Sink : bugs fixing
All known bugs that lead to crashes are solved.
Merge request reports
Activity
requested review from @yvesrevaz
Note that this has the problem with the gravity caches growth. As @pdraper mentioned in #873 (closed) this growth problem is not in master. So we should understand what triggers it here.
To be clear its not a problem specific to this branch, but so far, its only this branch that triggered the problem. I think we will need a bit of guidance to get this problem solved. I will check with @Roduit to see how much time he can dedicate to the problem, as we are approaching the end of the semester. @matthieu I pushed Darwin to submit a merge request to avoid divergences with the master in the future. Something its allays paint-full to deal with. But I guess now that the branch will never be merged before this bug will be fixed, right ?
We need to see.
Master never reallocates the caches. Here some code addition reallocates the caches and then the code crashes. What I had not realised is that there are changes in the gravity code itself here. The reallocation feature is new.
So either the reallocation is the problem or something else is "broken" and the next memory transaction fails.

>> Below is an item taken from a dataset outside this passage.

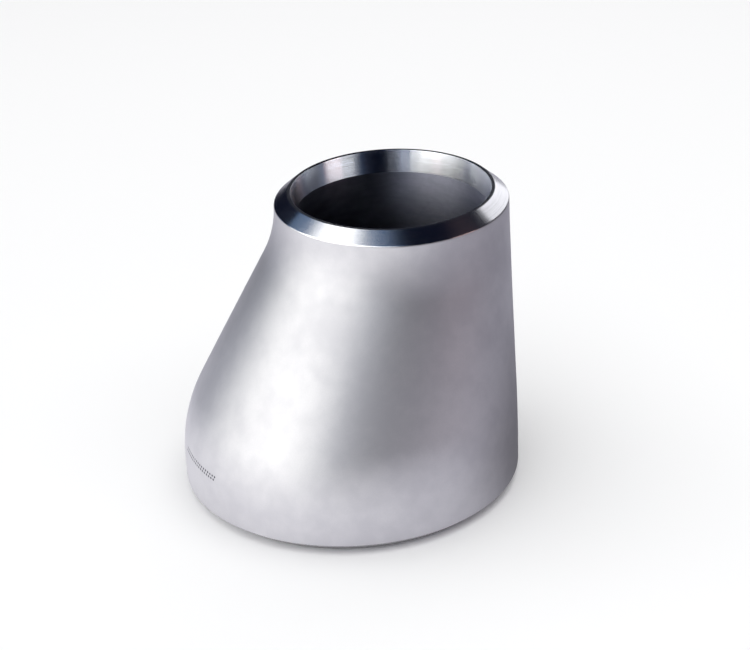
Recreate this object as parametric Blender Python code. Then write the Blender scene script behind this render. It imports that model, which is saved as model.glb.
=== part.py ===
"""Eccentric butt-weld pipe reducer, DN 150 x DN 100, seamless stainless steel.

The real fitting is one piece of metal: a tube pressed to two sizes, then turned at both ends for
welding. It has one flat side, where the bottoms of the two pipes line up, and one slanted side.

Frame: metres, +Z up. The origin is the centre of the large end's face, on which the fitting
stands. The small end is up, and the flat side is at +X. The XZ plane is the plane of symmetry.
"""

import math

import bmesh
import bpy
from mathutils import Matrix

# Driving dimensions
LARGE_OD = 0.159
SMALL_OD = 0.108
LENGTH = 0.140
WALL = 0.010

# Weld preparation, the same at both ends: an outside bevel, a flat root face, an inside taper
ROOT_FACE = 0.0016
TAPER_RUN = 0.0019
TAPER_DEPTH = 0.0105
BEVEL_ANGLE = math.radians(40.0)  # from the plane of the end face

# Slanted side: straight at the large end, a convex arc, a straight slant, a concave arc
LARGE_STRAIGHT = 0.016
CONVEX_RADIUS = 0.063
CONCAVE_RADIUS = 0.0525

ROUND_SEGMENTS = 96
ARC_STEPS = 6
SHARP_ANGLE = math.radians(20.0)

# Worked out from the above
LARGE_RADIUS = LARGE_OD / 2
SMALL_RADIUS = SMALL_OD / 2
BEVEL_RUN = WALL - ROOT_FACE - TAPER_RUN
BEVEL_RISE = BEVEL_RUN * math.tan(BEVEL_ANGLE)
SMALL_STRAIGHT = BEVEL_RISE  # the concave arc ends where the small end's bevel begins
SMALL_CENTRE = LARGE_RADIUS - SMALL_RADIUS  # along +X, which lines up the two ends at the flat side


def slant_angle():
    """Lean of the straight slant from vertical, which makes it tangent to both arcs."""
    across = 2 * (LARGE_RADIUS - SMALL_RADIUS) - CONVEX_RADIUS - CONCAVE_RADIUS
    up = LENGTH - LARGE_STRAIGHT - SMALL_STRAIGHT
    between_centres = math.hypot(across, up)
    return math.atan2(across, up) + math.asin((CONVEX_RADIUS + CONCAVE_RADIUS) / between_centres)


def slanted_side(depth, top):
    """Points (x, z) up the slanted side, from its large straight to the height top.

    depth is how far inside the outer surface they lie: 0 on the outside, WALL in the bore.
    """
    slant = slant_angle()
    convex_x = CONVEX_RADIUS - LARGE_RADIUS
    convex = CONVEX_RADIUS - depth
    concave_x = SMALL_CENTRE - SMALL_RADIUS - CONCAVE_RADIUS
    concave_z = LENGTH - SMALL_STRAIGHT
    concave = CONCAVE_RADIUS + depth
    last_angle = math.asin((concave_z - top) / concave)
    points = []
    for step in range(ARC_STEPS + 1):
        angle = slant * step / ARC_STEPS
        points.append((convex_x - convex * math.cos(angle), LARGE_STRAIGHT + convex * math.sin(angle)))
    for step in range(ARC_STEPS + 1):
        angle = slant + (last_angle - slant) * step / ARC_STEPS
        points.append((concave_x + concave * math.cos(angle), concave_z - concave * math.sin(angle)))
    return points


def formed_sections(depth, top):
    """The circles (centre x, radius, z) of a pressed surface: each spans the two sides."""
    flat_side_x = LARGE_RADIUS - depth
    return [((flat_side_x + x) / 2, (flat_side_x - x) / 2, z) for x, z in slanted_side(depth, top)]


def wall_sections():
    """The circles (centre x, radius, z) all round the wall: up the outside and down the bore."""
    root_inner = BEVEL_RUN + ROOT_FACE
    outside = formed_sections(0.0, LENGTH - BEVEL_RISE)
    bore = formed_sections(WALL, LENGTH - TAPER_DEPTH)
    return [
        (0.0, LARGE_RADIUS - BEVEL_RUN, 0.0),
        (0.0, LARGE_RADIUS, BEVEL_RISE),
        *outside,
        (SMALL_CENTRE, SMALL_RADIUS - BEVEL_RUN, LENGTH),
        (SMALL_CENTRE, SMALL_RADIUS - root_inner, LENGTH),
        *reversed(bore),
        (0.0, LARGE_RADIUS - WALL, TAPER_DEPTH),
        (0.0, LARGE_RADIUS - root_inner, 0.0),
    ]


def lofted_mesh(name, sections):
    """A mesh lofted through the circles in turn and back to the first, as a closed sleeve."""
    shape = bmesh.new()
    loops = []
    for centre_x, radius, z in sections:
        place = Matrix.Translation((centre_x, 0.0, z))
        circle = bmesh.ops.create_circle(
            shape, segments=ROUND_SEGMENTS, radius=radius, matrix=place
        )
        loops.append(list({edge for vert in circle["verts"] for edge in vert.link_edges}))
    for index, loop in enumerate(loops):
        next_loop = loops[(index + 1) % len(loops)]
        bmesh.ops.bridge_loops(shape, edges=loop + next_loop)
    bmesh.ops.recalc_face_normals(shape, faces=shape.faces)
    mesh = bpy.data.meshes.new(name)
    shape.to_mesh(mesh)
    shape.free()
    mesh.shade_smooth()
    mesh.set_sharp_from_angle(angle=SHARP_ANGLE)
    return mesh


def stainless_steel():
    """Bead-blasted and pickled stainless steel, light grey with a faint cool cast."""
    material = bpy.data.materials.new("satin_stainless")
    material.use_nodes = True
    shader = material.node_tree.nodes["Principled BSDF"]
    shader.inputs["Base Color"].default_value = (0.60, 0.60, 0.63, 1.0)
    shader.inputs["Metallic"].default_value = 1.0
    shader.inputs["Roughness"].default_value = 0.42
    return material


def build():
    for old in list(bpy.data.objects):
        bpy.data.objects.remove(old)
    collection = bpy.data.collections.new("eccentric_reducer")
    bpy.context.scene.collection.children.link(collection)
    mesh = lofted_mesh("reducer_body", wall_sections())
    mesh.materials.append(stainless_steel())
    collection.objects.link(bpy.data.objects.new("reducer_body", mesh))


build()
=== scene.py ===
"""Looks of the eccentric butt-weld pipe reducer.

The fitting is one piece of stainless steel, so one fine mesh stands for its one CAD node. The
outside is bead-blasted, both weld ends are freshly turned, and the bore is left as pressed.
Lengths are in metres, in the CAD frame: the large end stands on z = 0 and the flat side is at +X.
"""

import math
from collections import namedtuple

import bmesh
import bpy
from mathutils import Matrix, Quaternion, Vector, noise


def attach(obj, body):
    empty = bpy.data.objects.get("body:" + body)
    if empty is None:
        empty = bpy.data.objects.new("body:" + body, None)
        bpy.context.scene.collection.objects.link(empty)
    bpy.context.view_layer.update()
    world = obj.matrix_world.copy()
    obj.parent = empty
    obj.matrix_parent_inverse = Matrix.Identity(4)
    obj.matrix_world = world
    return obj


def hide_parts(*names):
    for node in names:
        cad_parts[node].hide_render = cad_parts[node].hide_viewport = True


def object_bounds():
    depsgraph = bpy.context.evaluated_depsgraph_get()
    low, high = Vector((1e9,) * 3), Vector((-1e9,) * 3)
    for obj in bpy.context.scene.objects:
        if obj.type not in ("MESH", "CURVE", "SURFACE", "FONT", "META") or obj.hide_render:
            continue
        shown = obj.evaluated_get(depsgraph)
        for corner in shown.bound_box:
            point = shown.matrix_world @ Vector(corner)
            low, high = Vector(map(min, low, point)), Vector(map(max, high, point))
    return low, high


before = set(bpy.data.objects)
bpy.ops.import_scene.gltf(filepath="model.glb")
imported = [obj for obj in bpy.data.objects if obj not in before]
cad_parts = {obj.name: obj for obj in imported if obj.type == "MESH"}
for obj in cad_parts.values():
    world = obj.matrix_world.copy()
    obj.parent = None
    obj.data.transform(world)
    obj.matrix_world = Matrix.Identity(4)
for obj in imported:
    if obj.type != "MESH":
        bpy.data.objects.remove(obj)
cad_low, cad_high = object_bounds()

# Sizes of the fitting, from the frame and then as in the CAD source
LARGE_RADIUS = (cad_high.x - cad_low.x) / 2
LENGTH = cad_high.z
SMALL_RADIUS = 0.054
WALL = 0.010
ROOT_FACE = 0.0016
TAPER_RUN = 0.0019
TAPER_DEPTH = 0.0105
BEVEL_ANGLE = math.radians(40.0)
BEVEL_RUN = WALL - ROOT_FACE - TAPER_RUN
BEVEL_RISE = BEVEL_RUN * math.tan(BEVEL_ANGLE)
SMALL_CENTRE = LARGE_RADIUS - SMALL_RADIUS
LARGE_STRAIGHT = 0.016
CONVEX_RADIUS = 0.063
CONCAVE_RADIUS = 0.0525

# Fineness of the visible surface
AROUND = 320
OUTSIDE_STEP = 0.0019
BORE_STEP = 0.0034
CORNER_STEPS = 4

# Distance from each rounded corner to the rings that support it
SUPPORT = 0.00015

# How far a weld end's outline runs on past its first and last corner, to give their directions
RUN_ON = 0.004

# Space left for the weld ends' rings, past the bevel outside and past the taper inside
OUTSIDE_CLEARANCE = 0.0016
BORE_CLEARANCE = 0.0028

# Corner radii left by the lathe: body to bevel, bevel to root face, root face to taper, taper to bore
SMALL_END_CORNERS = (0.0013, 0.00014, 0.00014, 0.0008)
LARGE_END_CORNERS = (0.0002, 0.00014, 0.00014, 0.0008)

# Material numbers on the mesh
BLASTED, TURNED, BORED, BORE = range(4)

# Materials of the body, bevel, root face, taper and bore, and how many rings of each corner between
# two of them still have the first one's material
END_MATERIALS = (BLASTED, TURNED, TURNED, BORED, BORE)
RINGS_BEFORE = (1 + CORNER_STEPS // 2, 0, 0, CORNER_STEPS // 2)

# Unevenness left by pressing: a slow and a quick noise about a middle level, always inwards so that
# the piece stays inside its CAD size
SWELL_DEPTH = 0.00032
SWELL_LENGTH = 0.055
SWELL_MIDDLE = 0.5
SWELL_SLOW = 0.55
SWELL_QUICK = 0.2
QUICK_RATIO = 2.7
QUICK_SHIFT = Vector((4.0, 1.0, 7.0))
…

One option would be to take the master code and change it to free/reallocate the caches after every gravity call. That should be an extreme version of the memory stress we get with this branch. If normal simulations run in such a configuration then it tells us that the problem is with some other memory operations related to the sinks. Likely their creation or the addition of stars. That latter part could also be tested with the GEAR code without sinks since this one also spawns a lot of stars (but no sinks).
added 3 commits
-
b8b5815d...24674a02 - 2 commits from branch
master
- 2ece5fd6 - Merge with master
-
b8b5815d...24674a02 - 2 commits from branch
@matthieu thanks for the clarification. I was not aware of these additional lines in
gravity_cache.h
that are only present in the sink branch. So, just to be 100%, the first test would be to force the cache allocation at every timesteps, i.e. moving from/* Do we need to grow the cache? */ if (c->count < gcount_padded) gravity_cache_init(c, gcount_padded + VEC_SIZE);
to
/* Do we need to grow the cache? */ if (1) gravity_cache_init(c, gcount_padded + VEC_SIZE);
I've launched the first test @matthieu suggested (without sink) on the usual homogeneous box test we've been using until now. I have also launched the second test with GEAR star formation scheme. I will let them run for 10 hours. With the sinks, the problem happened far earlier than that.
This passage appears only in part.